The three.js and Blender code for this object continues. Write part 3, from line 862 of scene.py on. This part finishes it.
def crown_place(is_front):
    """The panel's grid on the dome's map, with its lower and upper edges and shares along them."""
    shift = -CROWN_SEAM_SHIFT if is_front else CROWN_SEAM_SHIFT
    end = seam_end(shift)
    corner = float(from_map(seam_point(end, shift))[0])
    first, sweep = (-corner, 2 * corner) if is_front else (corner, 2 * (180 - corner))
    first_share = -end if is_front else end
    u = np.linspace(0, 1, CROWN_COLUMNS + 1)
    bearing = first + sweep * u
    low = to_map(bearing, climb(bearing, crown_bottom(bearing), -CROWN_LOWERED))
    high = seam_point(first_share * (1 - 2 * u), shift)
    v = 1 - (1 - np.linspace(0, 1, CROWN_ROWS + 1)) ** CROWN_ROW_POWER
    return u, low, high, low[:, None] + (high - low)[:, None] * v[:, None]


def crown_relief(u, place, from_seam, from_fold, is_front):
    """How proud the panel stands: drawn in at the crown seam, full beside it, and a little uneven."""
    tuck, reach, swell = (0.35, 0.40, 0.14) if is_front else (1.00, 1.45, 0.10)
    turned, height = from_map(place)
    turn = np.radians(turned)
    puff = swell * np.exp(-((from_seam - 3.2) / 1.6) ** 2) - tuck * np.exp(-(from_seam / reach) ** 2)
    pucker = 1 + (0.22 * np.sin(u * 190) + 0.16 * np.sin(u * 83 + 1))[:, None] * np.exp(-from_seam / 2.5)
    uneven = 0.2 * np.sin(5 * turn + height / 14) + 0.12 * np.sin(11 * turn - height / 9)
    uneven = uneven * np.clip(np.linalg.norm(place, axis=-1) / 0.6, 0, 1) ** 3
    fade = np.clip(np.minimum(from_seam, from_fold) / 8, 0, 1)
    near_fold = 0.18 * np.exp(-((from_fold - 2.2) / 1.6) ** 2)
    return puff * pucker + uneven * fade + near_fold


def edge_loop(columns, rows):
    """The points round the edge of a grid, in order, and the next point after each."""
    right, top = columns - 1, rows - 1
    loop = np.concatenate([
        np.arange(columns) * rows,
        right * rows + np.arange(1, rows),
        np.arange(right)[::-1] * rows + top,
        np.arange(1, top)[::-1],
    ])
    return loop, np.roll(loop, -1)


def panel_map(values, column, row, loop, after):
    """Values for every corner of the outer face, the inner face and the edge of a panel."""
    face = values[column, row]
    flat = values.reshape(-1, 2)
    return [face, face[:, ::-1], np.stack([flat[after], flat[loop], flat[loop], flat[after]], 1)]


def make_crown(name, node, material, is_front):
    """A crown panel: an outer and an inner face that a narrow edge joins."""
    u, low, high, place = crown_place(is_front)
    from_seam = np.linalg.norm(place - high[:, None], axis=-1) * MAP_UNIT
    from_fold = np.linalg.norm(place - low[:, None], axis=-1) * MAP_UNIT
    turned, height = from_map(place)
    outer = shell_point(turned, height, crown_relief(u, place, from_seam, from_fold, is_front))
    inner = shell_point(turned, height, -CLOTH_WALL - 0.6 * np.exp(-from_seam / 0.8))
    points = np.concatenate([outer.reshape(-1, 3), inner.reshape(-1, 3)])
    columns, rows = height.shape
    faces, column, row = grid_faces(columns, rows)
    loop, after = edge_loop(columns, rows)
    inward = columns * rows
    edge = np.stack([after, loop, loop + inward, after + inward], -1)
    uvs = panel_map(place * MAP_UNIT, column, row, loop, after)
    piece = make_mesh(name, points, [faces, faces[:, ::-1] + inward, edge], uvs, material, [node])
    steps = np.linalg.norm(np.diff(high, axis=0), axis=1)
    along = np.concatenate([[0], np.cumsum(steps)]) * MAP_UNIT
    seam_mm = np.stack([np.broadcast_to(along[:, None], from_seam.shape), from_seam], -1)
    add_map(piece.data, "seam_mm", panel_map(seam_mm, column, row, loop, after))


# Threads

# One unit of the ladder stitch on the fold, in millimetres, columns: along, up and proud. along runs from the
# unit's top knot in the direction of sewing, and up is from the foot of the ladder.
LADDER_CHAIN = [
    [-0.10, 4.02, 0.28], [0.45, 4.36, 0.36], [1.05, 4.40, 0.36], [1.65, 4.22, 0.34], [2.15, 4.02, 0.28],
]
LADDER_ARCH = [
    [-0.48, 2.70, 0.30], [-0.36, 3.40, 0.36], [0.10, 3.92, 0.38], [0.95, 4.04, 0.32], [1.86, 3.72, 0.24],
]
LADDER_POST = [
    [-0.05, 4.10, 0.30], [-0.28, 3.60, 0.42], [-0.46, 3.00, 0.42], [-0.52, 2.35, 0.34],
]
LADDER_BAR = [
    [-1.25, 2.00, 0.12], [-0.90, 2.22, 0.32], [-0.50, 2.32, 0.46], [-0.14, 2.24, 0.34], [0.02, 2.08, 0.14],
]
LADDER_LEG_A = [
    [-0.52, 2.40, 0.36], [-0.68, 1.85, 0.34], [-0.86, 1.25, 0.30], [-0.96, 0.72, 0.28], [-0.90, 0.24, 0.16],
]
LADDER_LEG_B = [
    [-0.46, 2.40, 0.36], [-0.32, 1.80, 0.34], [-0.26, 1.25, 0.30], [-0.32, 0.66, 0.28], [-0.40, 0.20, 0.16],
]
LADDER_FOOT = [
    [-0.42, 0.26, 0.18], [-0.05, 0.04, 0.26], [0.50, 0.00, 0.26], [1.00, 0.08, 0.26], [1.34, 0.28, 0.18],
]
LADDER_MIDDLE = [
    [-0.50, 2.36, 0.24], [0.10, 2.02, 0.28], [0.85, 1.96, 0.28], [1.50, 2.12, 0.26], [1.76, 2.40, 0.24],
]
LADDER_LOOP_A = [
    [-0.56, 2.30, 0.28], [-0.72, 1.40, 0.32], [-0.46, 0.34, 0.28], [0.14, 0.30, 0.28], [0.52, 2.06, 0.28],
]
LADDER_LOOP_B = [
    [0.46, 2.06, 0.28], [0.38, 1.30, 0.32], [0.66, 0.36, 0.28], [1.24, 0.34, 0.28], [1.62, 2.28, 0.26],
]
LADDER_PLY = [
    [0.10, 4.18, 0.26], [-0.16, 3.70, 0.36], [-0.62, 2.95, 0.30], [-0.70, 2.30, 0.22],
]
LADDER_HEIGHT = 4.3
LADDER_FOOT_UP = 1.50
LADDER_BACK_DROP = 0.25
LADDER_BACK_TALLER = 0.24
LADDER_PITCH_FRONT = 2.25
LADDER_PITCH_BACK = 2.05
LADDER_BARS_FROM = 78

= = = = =

* _Instructions to follow_
Copy all of the data. Keep every word exactly as it is.

* _Result of this exercise_
The three.js and Blender code for this object continues. Write part 3, from line 862 of scene.py on. This part finishes it.
def crown_place(is_front):
    """The panel's grid on the dome's map, with its lower and upper edges and shares along them."""
    shift = -CROWN_SEAM_SHIFT if is_front else CROWN_SEAM_SHIFT
    end = seam_end(shift)
    corner = float(from_map(seam_point(end, shift))[0])
    first, sweep = (-corner, 2 * corner) if is_front else (corner, 2 * (180 - corner))
    first_share = -end if is_front else end
    u = np.linspace(0, 1, CROWN_COLUMNS + 1)
    bearing = first + sweep * u
    low = to_map(bearing, climb(bearing, crown_bottom(bearing), -CROWN_LOWERED))
    high = seam_point(first_share * (1 - 2 * u), shift)
    v = 1 - (1 - np.linspace(0, 1, CROWN_ROWS + 1)) ** CROWN_ROW_POWER
    return u, low, high, low[:, None] + (high - low)[:, None] * v[:, None]


def crown_relief(u, place, from_seam, from_fold, is_front):
    """How proud the panel stands: drawn in at the crown seam, full beside it, and a little uneven."""
    tuck, reach, swell = (0.35, 0.40, 0.14) if is_front else (1.00, 1.45, 0.10)
    turned, height = from_map(place)
    turn = np.radians(turned)
    puff = swell * np.exp(-((from_seam - 3.2) / 1.6) ** 2) - tuck * np.exp(-(from_seam / reach) ** 2)
    pucker = 1 + (0.22 * np.sin(u * 190) + 0.16 * np.sin(u * 83 + 1))[:, None] * np.exp(-from_seam / 2.5)
    uneven = 0.2 * np.sin(5 * turn + height / 14) + 0.12 * np.sin(11 * turn - height / 9)
    uneven = uneven * np.clip(np.linalg.norm(place, axis=-1) / 0.6, 0, 1) ** 3
    fade = np.clip(np.minimum(from_seam, from_fold) / 8, 0, 1)
    near_fold = 0.18 * np.exp(-((from_fold - 2.2) / 1.6) ** 2)
    return puff * pucker + uneven * fade + near_fold


def edge_loop(columns, rows):
    """The points round the edge of a grid, in order, and the next point after each."""
    right, top = columns - 1, rows - 1
    loop = np.concatenate([
        np.arange(columns) * rows,
        right * rows + np.arange(1, rows),
        np.arange(right)[::-1] * rows + top,
        np.arange(1, top)[::-1],
    ])
    return loop, np.roll(loop, -1)


def panel_map(values, column, row, loop, after):
    """Values for every corner of the outer face, the inner face and the edge of a panel."""
    face = values[column, row]
    flat = values.reshape(-1, 2)
    return [face, face[:, ::-1], np.stack([flat[after], flat[loop], flat[loop], flat[after]], 1)]


def make_crown(name, node, material, is_front):
    """A crown panel: an outer and an inner face that a narrow edge joins."""
    u, low, high, place = crown_place(is_front)
    from_seam = np.linalg.norm(place - high[:, None], axis=-1) * MAP_UNIT
    from_fold = np.linalg.norm(place - low[:, None], axis=-1) * MAP_UNIT
    turned, height = from_map(place)
    outer = shell_point(turned, height, crown_relief(u, place, from_seam, from_fold, is_front))
    inner = shell_point(turned, height, -CLOTH_WALL - 0.6 * np.exp(-from_seam / 0.8))
    points = np.concatenate([outer.reshape(-1, 3), inner.reshape(-1, 3)])
    columns, rows = height.shape
    faces, column, row = grid_faces(columns, rows)
    loop, after = edge_loop(columns, rows)
    inward = columns * rows
    edge = np.stack([after, loop, loop + inward, after + inward], -1)
    uvs = panel_map(place * MAP_UNIT, column, row, loop, after)
    piece = make_mesh(name, points, [faces, faces[:, ::-1] + inward, edge], uvs, material, [node])
    steps = np.linalg.norm(np.diff(high, axis=0), axis=1)
    along = np.concatenate([[0], np.cumsum(steps)]) * MAP_UNIT
    seam_mm = np.stack([np.broadcast_to(along[:, None], from_seam.shape), from_seam], -1)
    add_map(piece.data, "seam_mm", panel_map(seam_mm, column, row, loop, after))


# Threads

# One unit of the ladder stitch on the fold, in millimetres, columns: along, up and proud. along runs from the
# unit's top knot in the direction of sewing, and up is from the foot of the ladder.
LADDER_CHAIN = [
    [-0.10, 4.02, 0.28], [0.45, 4.36, 0.36], [1.05, 4.40, 0.36], [1.65, 4.22, 0.34], [2.15, 4.02, 0.28],
]
LADDER_ARCH = [
    [-0.48, 2.70, 0.30], [-0.36, 3.40, 0.36], [0.10, 3.92, 0.38], [0.95, 4.04, 0.32], [1.86, 3.72, 0.24],
]
LADDER_POST = [
    [-0.05, 4.10, 0.30], [-0.28, 3.60, 0.42], [-0.46, 3.00, 0.42], [-0.52, 2.35, 0.34],
]
LADDER_BAR = [
    [-1.25, 2.00, 0.12], [-0.90, 2.22, 0.32], [-0.50, 2.32, 0.46], [-0.14, 2.24, 0.34], [0.02, 2.08, 0.14],
]
LADDER_LEG_A = [
    [-0.52, 2.40, 0.36], [-0.68, 1.85, 0.34], [-0.86, 1.25, 0.30], [-0.96, 0.72, 0.28], [-0.90, 0.24, 0.16],
]
LADDER_LEG_B = [
    [-0.46, 2.40, 0.36], [-0.32, 1.80, 0.34], [-0.26, 1.25, 0.30], [-0.32, 0.66, 0.28], [-0.40, 0.20, 0.16],
]
LADDER_FOOT = [
    [-0.42, 0.26, 0.18], [-0.05, 0.04, 0.26], [0.50, 0.00, 0.26], [1.00, 0.08, 0.26], [1.34, 0.28, 0.18],
]
LADDER_MIDDLE = [
    [-0.50, 2.36, 0.24], [0.10, 2.02, 0.28], [0.85, 1.96, 0.28], [1.50, 2.12, 0.26], [1.76, 2.40, 0.24],
]
LADDER_LOOP_A = [
    [-0.56, 2.30, 0.28], [-0.72, 1.40, 0.32], [-0.46, 0.34, 0.28], [0.14, 0.30, 0.28], [0.52, 2.06, 0.28],
]
LADDER_LOOP_B = [
    [0.46, 2.06, 0.28], [0.38, 1.30, 0.32], [0.66, 0.36, 0.28], [1.24, 0.34, 0.28], [1.62, 2.28, 0.26],
]
LADDER_PLY = [
    [0.10, 4.18, 0.26], [-0.16, 3.70, 0.36], [-0.62, 2.95, 0.30], [-0.70, 2.30, 0.22],
]
LADDER_HEIGHT = 4.3
LADDER_FOOT_UP = 1.50
LADDER_BACK_DROP = 0.25
LADDER_BACK_TALLER = 0.24
LADDER_PITCH_FRONT = 2.25
LADDER_PITCH_BACK = 2.05
LADDER_BARS_FROM = 78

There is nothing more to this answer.